The main considerations behind the materials used were pegged to the country’s climate. The use of steel and reinforced, pre-fabricated concrete, are both aesthetically versatile and durable; natural stone was utilised in VIP suites and connecting corridors; and aluminium curtain walls are used to coat some of the exterior facing profiles.
“The stadium stands at the forefront of global stadium architecture and technology, and will certainly contribute towards the thriving cultural and social scene within the rapidly developing Astana.
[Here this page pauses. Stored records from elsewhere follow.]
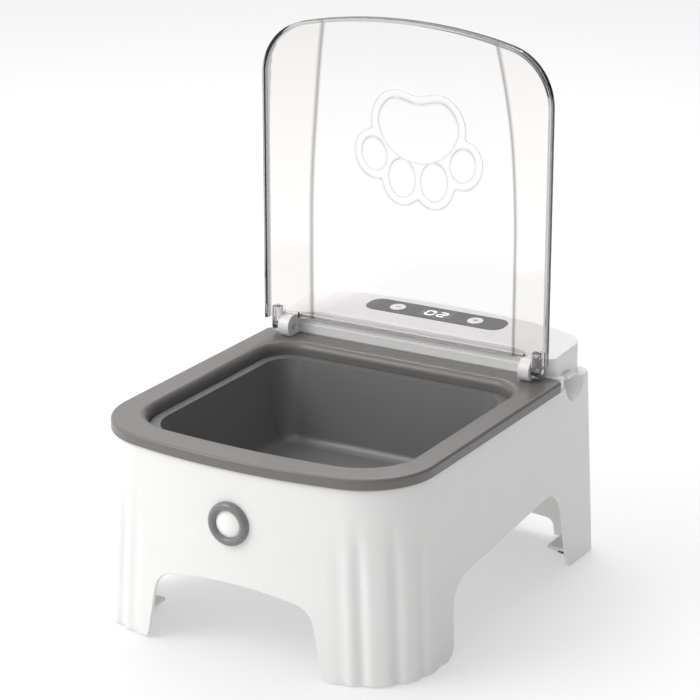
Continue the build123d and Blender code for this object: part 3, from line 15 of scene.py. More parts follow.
import bmesh
import bpy
import numpy as np
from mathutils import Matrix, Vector

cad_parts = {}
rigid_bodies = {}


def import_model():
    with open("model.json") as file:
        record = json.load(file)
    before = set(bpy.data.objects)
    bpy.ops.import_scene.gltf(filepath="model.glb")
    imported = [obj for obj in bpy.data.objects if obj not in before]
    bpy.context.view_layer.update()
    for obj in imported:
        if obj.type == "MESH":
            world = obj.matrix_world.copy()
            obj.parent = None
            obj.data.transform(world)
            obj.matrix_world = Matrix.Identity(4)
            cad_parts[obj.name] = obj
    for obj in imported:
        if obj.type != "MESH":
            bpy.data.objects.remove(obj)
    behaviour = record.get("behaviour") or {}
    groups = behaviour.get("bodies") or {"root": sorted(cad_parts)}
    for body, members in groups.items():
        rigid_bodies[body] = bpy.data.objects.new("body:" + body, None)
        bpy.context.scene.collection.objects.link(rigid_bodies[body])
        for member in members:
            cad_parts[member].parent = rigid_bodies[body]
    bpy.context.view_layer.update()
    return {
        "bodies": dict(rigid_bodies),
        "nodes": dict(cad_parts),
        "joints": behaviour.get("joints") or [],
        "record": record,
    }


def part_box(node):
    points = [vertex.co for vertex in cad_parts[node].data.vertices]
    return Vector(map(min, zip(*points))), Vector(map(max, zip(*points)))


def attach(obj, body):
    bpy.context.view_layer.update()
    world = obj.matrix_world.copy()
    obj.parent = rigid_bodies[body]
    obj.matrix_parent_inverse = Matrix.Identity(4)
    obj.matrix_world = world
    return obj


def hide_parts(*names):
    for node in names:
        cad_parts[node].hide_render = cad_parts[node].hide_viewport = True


LOG = logging.getLogger("feeder")
MM = 0.001
# the vertex layer that holds the lid's painted shade lines
SHADE_LINE_LAYER = "line"
WHITE = (1.0, 1.0, 1.0, 1.0)
QUARTER_TURN = (0.4, 0.8, 1.2, pi / 2)


# ---------------------------------------------------------------- shader maths
class Socket:
    """A shader output whose operators add Math nodes to its tree."""

    def __init__(self, tree: "ShaderTree", output: bpy.types.NodeSocket) -> None:
        self.tree = tree
        self.output = output

    def _math(self, operation: str, first: object, second: object) -> "Socket":
        """Add one Math node.

        Args:
            operation: the node's operation.
            first: the left operand, a socket or a number.
            second: the right operand, a socket or a number.

        Returns:
            The node's value.
        """
        return self.tree.node("ShaderNodeMath", {"operation": operation}, {0: first, 1: second})

    def __add__(self, other: object) -> "Socket":
        """Sum."""
        return self._math("ADD", self, other)

    __radd__ = __add__

    def __sub__(self, other: object) -> "Socket":
        """Difference."""
        return self._math("SUBTRACT", self, other)

    def __rsub__(self, other: object) -> "Socket":
        """Difference with the socket on the right."""
        return self._math("SUBTRACT", other, self)

    def __mul__(self, other: object) -> "Socket":
        """Product."""
        return self._math("MULTIPLY", self, other)

    __rmul__ = __mul__

    def __gt__(self, other: object) -> "Socket":
        """One where the socket is the greater."""
        return self._math("GREATER_THAN", self, other)

    def __lt__(self, other: object) -> "Socket":
        """One where the socket is the smaller."""
        return self._math("LESS_THAN", self, other)

    def sine(self) -> "Socket":
        """The sine of the socket."""
        return self.tree.node("ShaderNodeMath", {"operation": "SINE"}, {0: self})


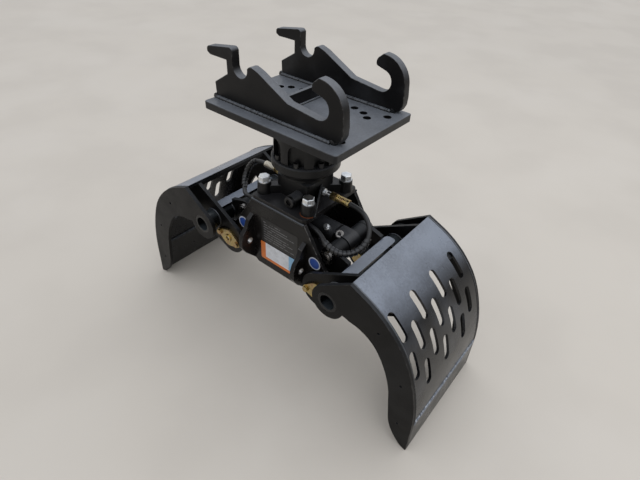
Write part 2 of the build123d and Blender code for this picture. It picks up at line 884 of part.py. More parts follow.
def make_rotator_drum():
    """Cast upper housing: bolting flange below, and arched pockets between ribs above it."""
    neck_x = drum_foot_r + drum_neck[0]
    bevel_x = ring_flange_r - drum_bevel
    with BuildPart() as drum:
        with BuildSketch(Plane.XZ):
            with BuildLine():
                Polyline(
                    (0, drum_foot_z),
                    (drum_foot_r, drum_foot_z),
                    (neck_x, flange_low_z - drum_neck[1]),
                    (drum_undercut_r, flange_low_z),
                    (bevel_x, flange_low_z),
                    (ring_flange_r, flange_low_z + drum_bevel),
                    (ring_flange_r, flange_high_z - drum_bevel),
                    (bevel_x, flange_high_z),
                    (drum_r, flange_high_z),
                    (drum_r, plate_under_z),
                    (0, plate_under_z),
                    close=True,
                )
            make_face()
        revolve(axis=Axis.Z)
        with BuildSketch(Plane.XY.offset(drum_foot_z)):
            Circle(shaft_r + run_gap)
        extrude(amount=shaft_top_z - drum_foot_z, mode=Mode.SUBTRACT)
        for index in range(pocket_count):
            angle = 360 * (index + 0.5) / pocket_count
            out = (cos(radians(angle)), sin(radians(angle)), 0)
            across = (-out[1], out[0], 0)
            with BuildSketch(Plane(origin=(0, 0, 0), x_dir=across, z_dir=out).offset(drum_r - pocket_depth)):
                with Locations((0, flange_high_z + (pocket_h - pocket_w / 2) / 2)):
                    Rectangle(pocket_w, pocket_h - pocket_w / 2)
                with Locations((0, flange_high_z + pocket_h - pocket_w / 2)):
                    Circle(pocket_w / 2)
            extrude(amount=2 * pocket_depth, mode=Mode.SUBTRACT)
    return drum.part


def make_drum_bolts():
    """Socket-head bolts in the drum's pockets."""
    circle_r = ring_flange_r - drum_bolt_inset
    with BuildPart() as bolts:
        with BuildSketch(Plane.XY.offset(flange_high_z)):
            with PolarLocations(circle_r, pocket_count, start_angle=180 / pocket_count):
                Circle(drum_bolt_r)
        extrude(amount=drum_bolt_h)
        with BuildSketch(Plane.XY.offset(flange_high_z + drum_bolt_h)):
            with PolarLocations(circle_r, pocket_count, start_angle=180 / pocket_count):
                RegularPolygon(drum_socket_af / 2, 6, major_radius=False)
        extrude(amount=-drum_socket_depth, mode=Mode.SUBTRACT)
    return bolts.part


def make_adapter_plate():
    """Top plate with bolt holes round each end."""
    with BuildPart() as plate:
        with BuildSketch(Plane.XY.offset(plate_under_z)):
            RectangleRounded(plate_x, plate_y, plate_corner_r)
            for x, y in hole_rows:
                with GridLocations(2 * x, 2 * y, 2, 2):
                    Circle(plate_hole_r, mode=Mode.SUBTRACT)
            with Locations(end_hole, (end_hole[0], -end_hole[1])):
                Circle(plate_hole_r, mode=Mode.SUBTRACT)
        extrude(amount=plate_t)
        chamfer(plate.faces().sort_by(Axis.Z)[-1].outer_wire().edges(), edge_break)
    return plate.part


def make_hook_plate(y):
    """Pin hanger plate: stop nose and open seat in front, closed hook behind."""
    front = [offset_from(front_pin, step) for step in seat_back]
    under = [offset_from(front_pin, step) for step in nose_under]
    tip = [offset_from(front_pin, step) for step in nose_tip]
    crown = [offset_from(rear_pin, step) for step in hook_crown]
    heel = [offset_from(rear_pin, step) for step in hook_heel]
    point = [offset_from(rear_pin, step) for step in hook_tip]
    seat_low = offset_from(rear_pin, (0, -rear_seat_r))
    seat_mid = on_circle(rear_pin, rear_seat_r, hook_seat_low)
    seat_end = on_circle(rear_pin, rear_seat_r, hook_seat_end)
    seat_left = offset_from(front_pin, (-front_seat_r, 0))
    seat_right = offset_from(front_pin, (front_seat_r, 0))
    mouth = offset_from(seat_left, (0, seat_mouth))
    with BuildPart() as plate:
        with BuildSketch(side_plane(1, y)):
            with BuildLine():
                Polyline(
                    seat_right,
                    offset_from(seat_right, (0, seat_step)),
                    *front,
                    offset_from(seat_low, (hook_floor, 0)),
                    seat_low,
                )
                ThreePointArc(seat_low, seat_mid, seat_end)
                Line(seat_end, point[0])
                ThreePointArc(*point)
                Line(point[2], crown[0])
                ThreePointArc(*crown)
                Polyline(
                    *heel,
                    (rear_pin[0] + hook_foot, plate_top_z),
                    (front_pin[0] + nose_foot, plate_top_z),
                    *under,
                    *tip,
                )
                ThreePointArc(tip[-1], offset_from(front_pin, nose_round), mouth)
                Line(mouth, seat_left)
                ThreePointArc(seat_left, offset_from(front_pin, (0, -front_seat_r)), seat_right)
            make_face()
        extrude(amount=hook_t / 2, both=True)
    return plate.part


def make_hook_cross_bar():
    """Bar between the hook plates."""
    with BuildPart() as bar:
        with BuildSketch(Plane.XY.offset(plate_top_z)):
            with Locations((cross_x, (far_hook_y - near_hook_y) / 2)):
                Rectangle(cross_t, far_hook_y + near_hook_y - hook_t)
        extrude(amount=cross_h)
    return bar.part


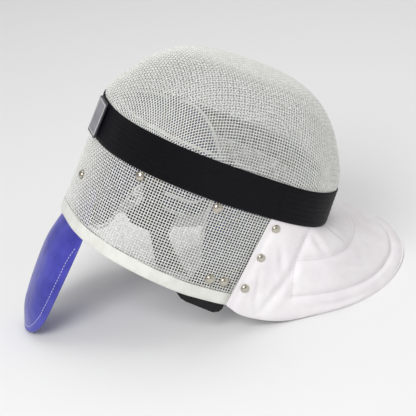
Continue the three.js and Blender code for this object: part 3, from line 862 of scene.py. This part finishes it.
# The hem's distance in front of the tongue's tip, its place across, and its height off the surface.
hemRows = [
    (191, -108.5, 36), (203, -108, 23), (222, -107, 12), (249, -108, 3), (277, -109, 0), (312, -109.5, 0),
    (343, -102, 0), (370, -88, 0), (397, -63, 0), (419, -31, 0), (431, 5, 0), (434, 46, 0), (426, 84, 0),
    (406, 104, 0), (375, 109.5, 3), (337, 109.5, 10), (291, 109, 18), (240, 109, 26), (191, 108.5, 36),
]
tongueTip = {"x": -125, "level": -272, "underside": 1}
# Seams by their share of the fall, and where they start and stop round the bib.
bibSeams = [
    {"fall": (0.34, 0.32, 0.33, 0.36, 0.42, 0.36, 0.33, 0.32, 0.34), "from": 0.11, "to": 0.89},
    {"fall": (0.72, 0.73, 0.79, 0.83, 0.80, 0.83, 0.79, 0.73, 0.72), "from": 0.11, "to": 0.89},
]
bibUprights = [
    {"fall": (0.0, 0.2, 0.35, 0.55, 0.75, 1.0), "around": (0.155, 0.124, 0.109, 0.108, 0.114, 0.118)},
    {"fall": (0.0, 0.2, 0.35, 0.55, 0.75, 1.0), "around": (0.845, 0.876, 0.891, 0.892, 0.886, 0.882)},
]
bibCreases = [
    {"start": (0.112, 0.34), "end": (0.064, 0.92), "depth": 2.4, "width": 9},
    {"start": (0.06, 0.22), "end": (0.088, 0.52), "depth": 1.4, "width": 7},
    {"start": (0.03, 0.5), "end": (0.055, 0.95), "depth": 1.2, "width": 6},
    {"start": (0.16, 0.05), "end": (0.19, 0.3), "depth": 1.3, "width": 8},
    {"start": (0.26, 0.02), "end": (0.3, 0.3), "depth": 1.2, "width": 9},
    {"start": (0.2, 0.4), "end": (0.3, 0.62), "depth": 1.0, "width": 8},
    {"start": (0.36, 0.45), "end": (0.42, 0.7), "depth": 1.2, "width": 9},
    {"start": (0.15, 0.85), "end": (0.27, 0.93), "depth": 1.0, "width": 8},
    {"start": (0.888, 0.34), "end": (0.936, 0.92), "depth": 2.2, "width": 9},
    {"start": (0.94, 0.22), "end": (0.91, 0.52), "depth": 1.4, "width": 7},
]
bibPuff = {"height": 3.2, "seamWidth": 4.6, "uprightEnd": 0.74, "wave": 2.2, "ripple": 0.7}


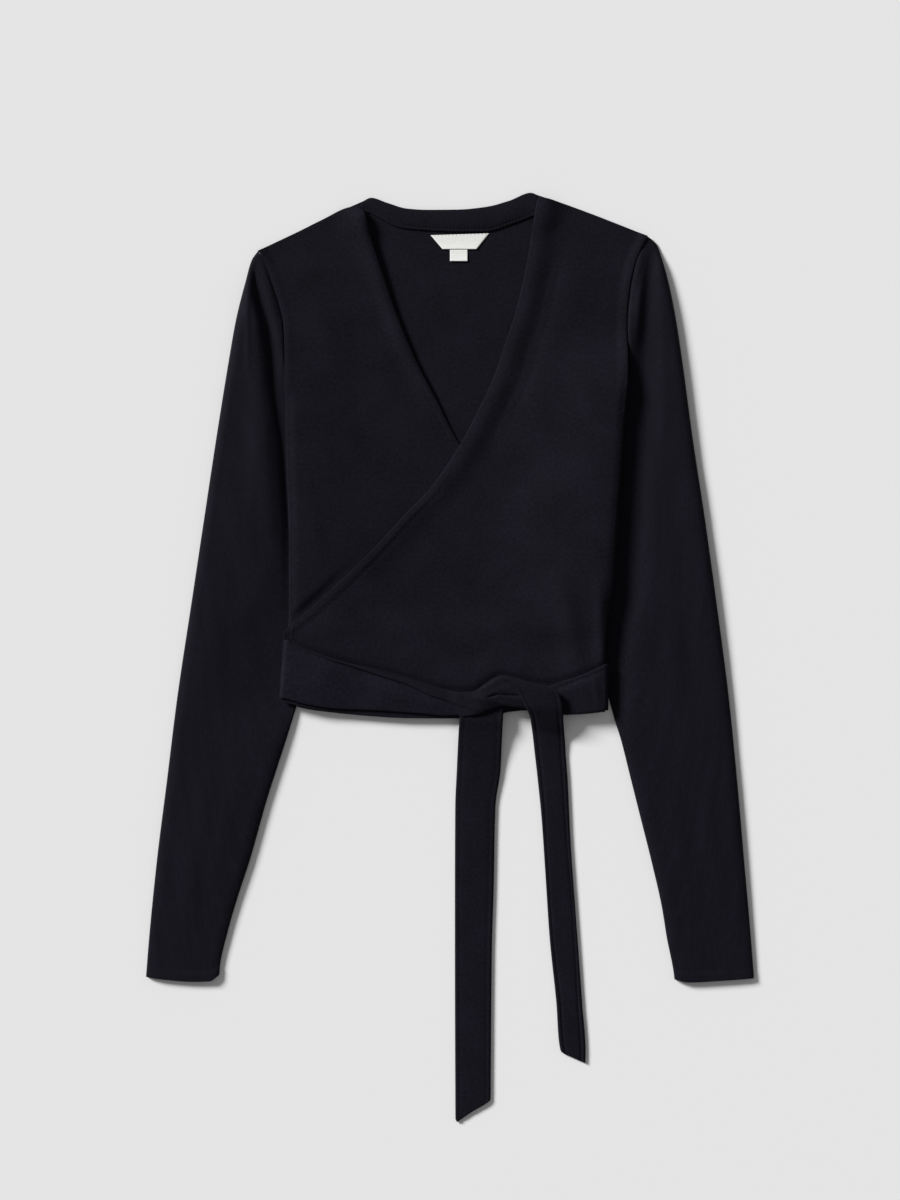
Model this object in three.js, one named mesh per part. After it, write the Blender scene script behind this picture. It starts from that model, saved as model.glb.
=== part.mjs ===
// A women's wrap top in fine navy jersey, laid flat with its front up and its ties knotted.
// Millimetres. +X is the viewer's right, +Y is toward the neck, and z = 0 is the surface it lies on.

import * as THREE from "three";

// Cloth thicknesses and the air between two layers or at a seam.
const CLOTH = 1.0;
const TIE = 2.0;
const GAP = 0.3;

// Heights of the stack: a panel on the back, what a tucked sleeve adds, and what the tie behind adds.
const ON_BACK = CLOTH + GAP;
const SLEEVE_FLAT = 2.4;
const SLEEVE_LIFT = SLEEVE_FLAT + GAP;
const TIE_LIFT = TIE + GAP;
const PANEL_LIFT = CLOTH + 0.5;

// How far each lift takes to fade out, across the body.
const BACK_FADE = 30;
const FRONT_FADE = 60;
const UNDER_FRONT_FADE = 40;
const UNDER_FRONT_CLEAR = 6;
const TIE_LEVEL = { start: 20, end: 48 };
const ARMHOLE_LEVEL = { start: 235, end: 305 };
const UNDERARM_LEVEL = { start: 115, end: 145 };

const NAVY = new THREE.MeshStandardMaterial({ color: 0x171a23, roughness: 0.9, metalness: 0 });
const WHITE = new THREE.MeshStandardMaterial({ color: 0xe9e8e4, roughness: 0.8, metalness: 0 });

// Levels of the body's rows, from the waist up. The tie behind lifts the cloth between 48 and 20.
const LEVELS = [
  -24, 0, 20, 27, 34, 41, 48, 72, 96, 118, 130, 139, 152, 172, 188, 205, 215, 240, 262, 278, 293, 309, 330, 351,
];
const RETURN_TOP = 215;
const TOP_ROWS = 3;
const HEM_ROWS = 2;

// Edges of the body: the armhole seam down to the underarm fold, then the side fold.
const BODY_LEFT = table("y x", [
  [358, -168.3], [351, -163.9], [330, -156.1], [309, -149.2], [293, -145.8], [262, -144.8],
  [191, -144.8], [103, -141.9], [40, -141.8], [10, -144.0], [-24, -146.5], [-55, -149.0],
]);
const BODY_RIGHT = table("y x", [
  [371, 173.2], [361, 168.1], [351, 163.7], [330, 158.3], [309, 155.6], [293, 154.8], [262, 155.8],
  [184, 152.2], [137, 148.7], [64, 143.4], [28, 138.0], [-24, 136.5], [-55, 136.5],
]);

// The seam that lies hidden: armhole to the underarm, then the side seam beside the sleeve's fold.
const SEAM_LEFT = table("y x", [
  [358, -168.3], [351, -163.9], [330, -156.1], [309, -149.2], [293, -145.8], [262, -144.8],
  [240, -142.5], [205, -133.0], [172, -114.0], [152, -95.0], [139, -79.0], [130, -80.0],
  [51, -104.7], [-43, -134.6], [-55, -138.0],
]);
const SEAM_RIGHT = table("y x", [
  [371, 173.2], [361, 168.1], [351, 163.7], [330, 158.3], [309, 155.6], [293, 154.8], [262, 155.8],
  [240, 154.5], [205, 147.0], [172, 131.0], [152, 115.0], [139, 99.0], [130, 99.0],
  [51, 118.8], [0, 128.0], [-55, 129.0],
]);

// Crossing edges of the fronts. The under front's runs on below the over front to the right side.
const UNDER_EDGE = table("y x", [
  [397, -80.4], [392, -75.2], [375, -70.8], [338, -59.0], [302, -46.6], [260, -29.0],
  [226, -11.4], [190, 7.0], [150, 35.0], [100, 84.0], [60, 122.0], [40, 131.0], [-55, 131.5],
]);
const OVER_EDGE = table("y x", [
  [405, 77.2], [398, 75.7], [382, 73.0], [353, 68.6], [328, 63.4], [302, 57.2], [277, 48.4],
  [252, 40.5], [221, 26.4], [189, 9.7], [149, -17.6], [126, -39.6], [98, -65.1], [71, -92.4],
  [41, -125.0], [27, -139.6], [20, -141.3], [10, -142.0], [-24, -144.5], [-55, -147.0],
]);

// Shoulders and the back neck, from the left shoulder point to the right one.
const SHOULDER_LEFT = table("x y", [
  [-168.3, 358.0], [-155.8, 364.0], [-133.8, 374.4], [-112.6, 385.0], [-89.8, 395.6], [-80.4, 397.3],
]);
const SHOULDER_RIGHT = table("x y", [
  [77.2, 405.2], [85.4, 403.8], [95.0, 400.8], [124.1, 390.3], [151.4, 379.7], [173.2, 371.0],
]);
const BACK_TOP = table("x y", [
  [-168.3, 358.0], [-155.8, 364.0], [-133.8, 374.4], [-112.6, 385.0], [-89.8, 395.6],
  [-69.5, 404.4], [-55.4, 400.0], [-37.8, 394.9], [-20.2, 393.8], [6.2, 394.0], [31.7, 396.4],
  [51.9, 401.7], [71.3, 408.8], [95.0, 400.8], [124.1, 390.3], [151.4, 379.7], [173.2, 371.0],
]);
const BAND_SEAM = table("x y", [
  [-72.6, 393.0], [-64.2, 388.5], [-44.0, 378.0], [-17.6, 375.3], [6.2, 374.4], [30.8, 374.4],
  [52.8, 380.6], [71.6, 387.6],
]);

const NECK_ENDS = [-69.0, 70.6];

// The hem, from the left side to the right one.
const HEM = table("x y", [
  [-149.0, -38.0], [-135.0, -41.5], [-116.0, -46.0], [-96.8, -48.5], [-66.0, -51.5], [-37.0, -53.2],
  [7.0, -53.5], [47.0, -48.5], [66.0, -46.5], [99.0, -50.3], [131.6, -48.0], [136.5, -46.5],
]);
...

It is a prestigious project not only for Kazakhstan, but also for our group; we are very excited about our future and ongoing investments within the country,” said Fettah Tamince, co-founder of Sembol Construction is quoted as saying when the stadium opened in 2009.
Since that day, Astana Arena has hosted the Asian Games, which had 5000 accredited participants; Day of the City concert, attended by 20,000 people; and a number of national and international football, boxing and weight lifting fixtures.
Astana Arena isn’t the only national treasure in this story; award winning architects Tabanlioglu are held in equal regard in their native Turkey, from where brother and sister due Melkan and Murat originate.
This project alone has won the firm three accolades at the International Property Awards and Aga Khan Award for Architecture; in addition to a number of shortlisted awards.
Tabanlioglu also received a 2011 RIBA international award and further merit at: WAF World Architecture Festival, Barcelona; ICSC European Shopping Centre Award; and a number of Cityscape awards.
In response to the congratulations such awards attract, Melkan comments: “Rather than awards, it’s more important than anything to understand the culture, location and people, and to make a building that fits to their ideas.
“The experience we have, not just across Turkey but with several projects in Africa, Ukraine, Russia and Kazakhstan, each culture teachers you another experience and I think the most important thing about the Middle East is that it has a very similar culture to ours in Turkey and I think that if you have that quality, knowledge and experience you should convert your design, brain, mind and soul and everything.
“If you can think internationally, which is very important, architecture is universal,” she concludes.